Your task is to quote the material that follows, in full and exactly.

+---+

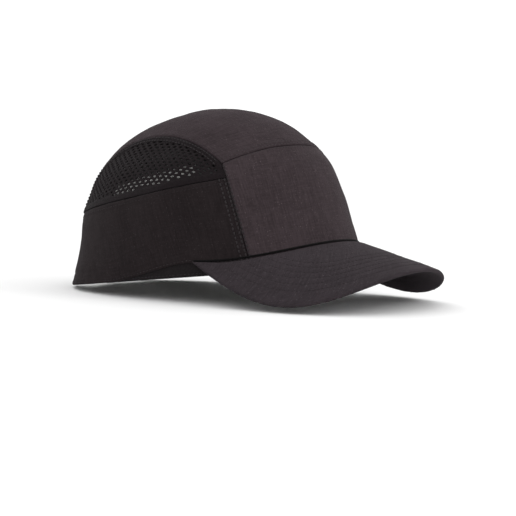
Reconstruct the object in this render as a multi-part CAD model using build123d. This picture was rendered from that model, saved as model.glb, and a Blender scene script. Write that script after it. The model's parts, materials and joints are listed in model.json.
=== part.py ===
"""Bump cap: a sewn baseball-style cap over a padded hard shell.

Millimetres. Everything is first built in the worn frame: the head opening lies in the plane Z = 0 with its
centre at the origin, +Z runs up the wearer's head, the visor points to -Y and the wearer's right is -X.
main() then lays the whole cap down the way it stands on a table, on the two low sides of the visor and the
back of the hem, with the middle of its bounding box's base at the origin.

Two rigid bodies: the cap itself, with its shell and padding, and the free half of the hook-and-loop size
strap, which slides along its own arc across the arch at the back.
"""

from build123d import *
import math
import os

# ---- driving dimensions of the crown's outer surface ----
HALF_WIDTH = 87.5  # head opening, centre to side
FRONT_REACH = 103.6  # head opening, centre to forehead
BACK_REACH = 116.0  # head opening, centre to nape
CROWN_HEIGHT = 125.0  # head opening to the top of the crown
FULL_FRONT, FULL_SIDE, FULL_BACK = 0.075, 0.145, 0.087  # how far the dome fills out past an ellipsoid
FLARE_HEIGHT = 48.0  # the hem spreads below this height
FLARE_FRONT, FLARE_SIDE, FLARE_BACK, FLARE_QUARTER = 0.08, 0.015, 0.02, 0.07

# ---- seams, as directions from the centre of the dome ----
FRONT_SEAM_DEG, FRONT_SEAM_LEAN = 47.5, 0.22  # front panel side seam: degrees round, and more per degree up
TOP_SEAM_DEG, TOP_SEAM_DROP, TOP_SEAM_POWER = 45.4, 7.0, 2.6  # front panel's top seam at its middle
BAND_SEAM, BAND_SEAM_TILT = 0.495, 0.078  # sine of the elevation of the seam between mesh and side panel
STRIP_HALF, STRIP_TAPER = 0.58, 0.16  # sine of the crown strip's half angle, and how it narrows backwards
MESH_REAR_DEG = 150.0
HEM_RISE = 10.0  # how far the outer hem climbs to meet the visor's tips
HEM_RISE_FROM_DEG, HEM_RISE_TO_DEG = 112.0, 71.0
SEAM_GAP = 0.4

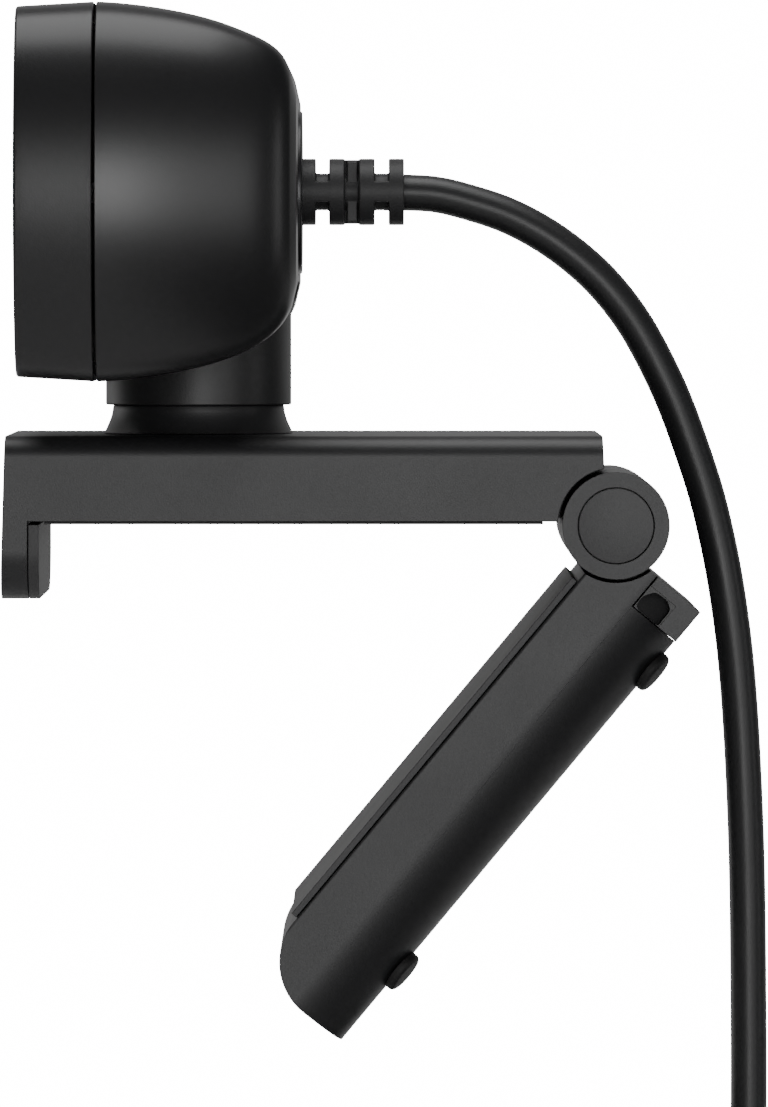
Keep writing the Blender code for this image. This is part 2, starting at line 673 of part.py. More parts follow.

+---+

The reply ::
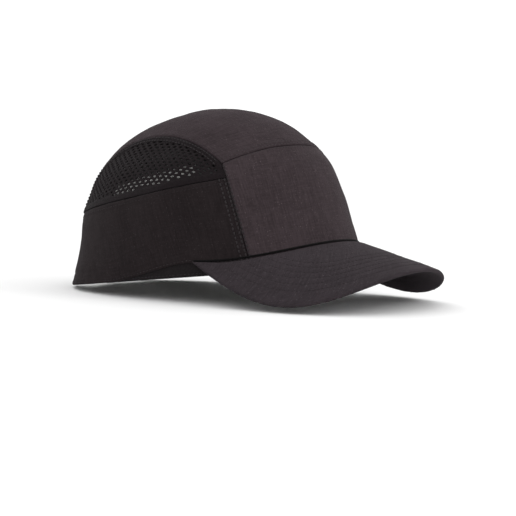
Reconstruct the object in this render as a multi-part CAD model using build123d. This picture was rendered from that model, saved as model.glb, and a Blender scene script. Write that script after it. The model's parts, materials and joints are listed in model.json.
=== part.py ===
"""Bump cap: a sewn baseball-style cap over a padded hard shell.

Millimetres. Everything is first built in the worn frame: the head opening lies in the plane Z = 0 with its
centre at the origin, +Z runs up the wearer's head, the visor points to -Y and the wearer's right is -X.
main() then lays the whole cap down the way it stands on a table, on the two low sides of the visor and the
back of the hem, with the middle of its bounding box's base at the origin.

Two rigid bodies: the cap itself, with its shell and padding, and the free half of the hook-and-loop size
strap, which slides along its own arc across the arch at the back.
"""

from build123d import *
import math
import os

# ---- driving dimensions of the crown's outer surface ----
HALF_WIDTH = 87.5  # head opening, centre to side
FRONT_REACH = 103.6  # head opening, centre to forehead
BACK_REACH = 116.0  # head opening, centre to nape
CROWN_HEIGHT = 125.0  # head opening to the top of the crown
FULL_FRONT, FULL_SIDE, FULL_BACK = 0.075, 0.145, 0.087  # how far the dome fills out past an ellipsoid
FLARE_HEIGHT = 48.0  # the hem spreads below this height
FLARE_FRONT, FLARE_SIDE, FLARE_BACK, FLARE_QUARTER = 0.08, 0.015, 0.02, 0.07

# ---- seams, as directions from the centre of the dome ----
FRONT_SEAM_DEG, FRONT_SEAM_LEAN = 47.5, 0.22  # front panel side seam: degrees round, and more per degree up
TOP_SEAM_DEG, TOP_SEAM_DROP, TOP_SEAM_POWER = 45.4, 7.0, 2.6  # front panel's top seam at its middle
BAND_SEAM, BAND_SEAM_TILT = 0.495, 0.078  # sine of the elevation of the seam between mesh and side panel
STRIP_HALF, STRIP_TAPER = 0.58, 0.16  # sine of the crown strip's half angle, and how it narrows backwards
MESH_REAR_DEG = 150.0
HEM_RISE = 10.0  # how far the outer hem climbs to meet the visor's tips
HEM_RISE_FROM_DEG, HEM_RISE_TO_DEG = 112.0, 71.0
SEAM_GAP = 0.4

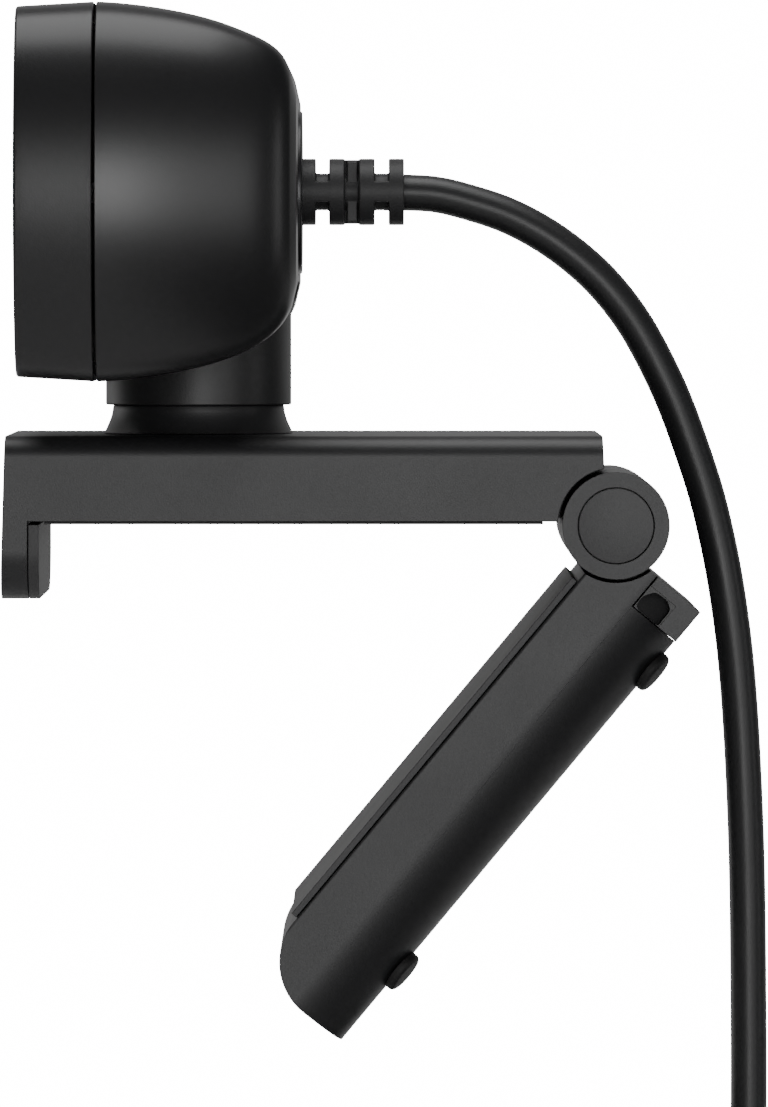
Keep writing the Blender code for this image. This is part 2, starting at line 673 of part.py. More parts follow.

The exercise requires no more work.